When you train to be the best, you have to prepare for the worst. That was the idea behind Saturday's emergency drill that took months to setup.
It brought together police, deputies and paramedics from across Dakota County, NE and beyond to Sioux City.
"Okay, a car versus truck?" asked a Dakota County dispatcher.
The scenario was simple. At Martin Field, near South Sioux City, Neb., a van collided with a chemical truck.
"We were driving, we ran into a truck and we started flipping," said a mock victim, Chelsea Hayes.
Victims like Hayes were strewn about the ground, while the truck they'd hit started hemorrhaging toxic gas, anhydrous ammonia.
Responders came in full force. They brought a hazmat team, created evacuation zones, and closed roads. It felt like an actual emergency, except this time, evaluators were grading every move.
"It's great to practice, because we always find out what our problems are. We try and identify them before we have a real event," said evaluator, Jim Clark.
A problem almost everyone experienced was a lack of communication. It was costly on the ground.
"We have two deputies down on the ground, two deputies down on the scene," said one Dakota County Deputy.

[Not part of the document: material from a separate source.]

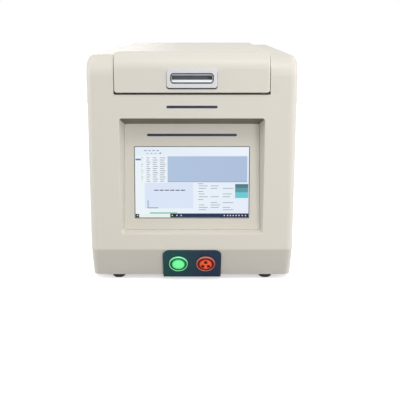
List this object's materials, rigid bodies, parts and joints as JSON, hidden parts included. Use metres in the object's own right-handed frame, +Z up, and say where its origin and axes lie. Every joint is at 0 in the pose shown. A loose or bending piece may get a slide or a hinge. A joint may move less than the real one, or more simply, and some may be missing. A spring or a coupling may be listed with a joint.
{
  "type": "x-ray fluorescence spectrometer",
  "caption": "Bench-top x-ray fluorescence analyser: rounded cream casing, hinged lid over a sample chamber, recessed touch display and lit push buttons.",
  "frame": {"origin": "on the table, under the middle of the casing", "axes": "+Z up, the display and handle face -Y, +X to the right seen from the front"},
  "size_m": [0.3994, 0.55, 0.45],
  "materials": {
    "moulding": "fine-textured paint on moulded foam, warm cream",
    "coated_sheet": "powder coated steel sheet",
    "screw_steel": "nickel plated steel",
    "rubber": "matte black rubber",
    "frame_sheet": "clear anodised aluminium",
    "stainless": "brushed stainless sheet",
    "film": "thin amber film",
    "handle_metal": "satin silver",
    "handle_grey": "grey moulding",
    "black_plastic": "black moulding",
    "hinge_steel": "brushed steel",
    "panel_plastic": "printed overlay, satin",
    "display_glass": "lit touch glass",
    "brass": "turned brass",
    "board": "green solder mask",
    "dark_plate": "dark blue-black gloss",
    "green_ring": "clear green ring",
    "green_lens": "lit green lens",
    "red_ring": "clear red ring",
    "red_lens": "lit orange-red lens",
    "foil": "rolled foil",
    "detector_steel": "finned housing",
    "cable_jacket": "dark red silicone jacket",
    "rocker_red": "red rocker"
  },
  "bodies": {
    "casing": {"front_shell": "moulding", "main_cover": "moulding", "rear_panel": "coated_sheet", "casing_screws": "screw_steel", "base_tray": "coated_sheet", "feet": "rubber", "side_frame_left": "frame_sheet", "side_frame_right": "frame_sheet", "front_brackets": "frame_sheet", "inner_screws": "screw_steel", "deck_plate": "frame_sheet", "chamber_tray": "stainless", "bay_cover": "stainless", "window_ring": "frame_sheet", "window_film": "film", "lid_stops": "rubber", "interlock_sensor": "black_plastic", "hinge_body_leaves": "hinge_steel", "hinge_pins": "hinge_steel", "display_panel": "panel_plastic", "display_glass": "display_glass", "display_module": "frame_sheet", "display_bracket": "frame_sheet", "board_standoffs": "brass", "computer_board": "board", "button_plate": "dark_plate", "power_bezel": "green_ring", "power_switch": "black_plastic", "xray_bezel": "red_ring", "xray_switch": "black_plastic", "optics_block": "frame_sheet", "filter_motor": "black_plastic", "xray_tube": "screw_steel", "tube_shield": "brass", "tube_cradle": "frame_sheet", "detector": "detector_steel", "hv_cable": "cable_jacket", "hv_supply": "coated_sheet", "power_supply": "frame_sheet", "processor_board": "board", "fan_frame": "black_plastic", "fan_guard": "screw_steel", "inlet_housing": "black_plastic", "inlet_pins": "brass", "port_block": "black_plastic", "earth_stud": "brass"},
    "lid": {"lid_shell": "moulding", "lid_liner": "stainless", "lid_seal": "rubber", "handle_plate": "handle_metal", "handle_cup": "handle_grey", "interlock_magnet": "screw_steel", "hinge_lid_leaves": "hinge_steel"},
    "power_button": {"power_cap": "green_lens"},
    "xray_button": {"xray_cap": "red_lens"},
    "rocker": {"mains_rocker": "rocker_red"},
    "fuse_holder": {"fuse_drawer": "black_plastic"},
    "fan": {"fan_rotor": "black_plastic"},
    "filter_changer": {"filter_wheel": "frame_sheet", "filter_foils": "foil"}
  },
  "joints": [
    {"name": "lid_hinge", "type": "hinge", "parent": "casing", "child": "lid", "pos_m": [0, 0.249, 0.44], "axis": [-1, 0, 0], "range_deg": [0, 75]},
    {"name": "power_press", "type": "slide", "parent": "casing", "child": "power_button", "axis": [0, 0.9062, 0.4229], "range_m": [0, 0.0025], "stiffness_N_per_m": 600, "springref_m": -0.001},
    {"name": "xray_press", "type": "slide", "parent": "casing", "child": "xray_button", "axis": [0, 0.9062, 0.4229], "range_m": [0, 0.0025], "stiffness_N_per_m": 600, "springref_m": -0.001},
    {"name": "mains_switch", "type": "hinge", "parent": "casing", "child": "rocker", "pos_m": [0.12, 0.268, 0.085], "axis": [1, 0, 0], "range_deg": [0, 16]},
    {"name": "fuse_pull", "type": "slide", "parent": "casing", "child": "fuse_holder", "axis": [0, 1, 0], "range_m": [0, 0.018]},
    {"name": "fan_spin", "type": "hinge", "parent": "casing", "child": "fan", "pos_m": [-0.08, 0.25, 0.23], "axis": [0, 1, 0], "continuous": true},
    {"name": "filter_turn", "type": "hinge", "parent": "casing", "child": "filter_changer", "pos_m": [-0.03, -0.06, 0.336], "axis": [0, 0, 1], "continuous": true}
  ]
}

And confusing in the air...
"Dispatch, MAC-1," said a Mercy Air Care Pilot.
"MAC-1, go ahead," said a dispatcher.
"Do you have a land line for somebody?" asked the pilot .
"We have different agencies on different radio frequencies and there was a huge communication gap this morning," said a coordinator of the drill, Deanna Beckman.
But ask any officer and they'll tell you, the more they practice their role in an emergency...
"The more likely you are to stay calm and fall into those roles during the real event," said Clark.
Practice makes perfect for training nobody hopes they'll need to use.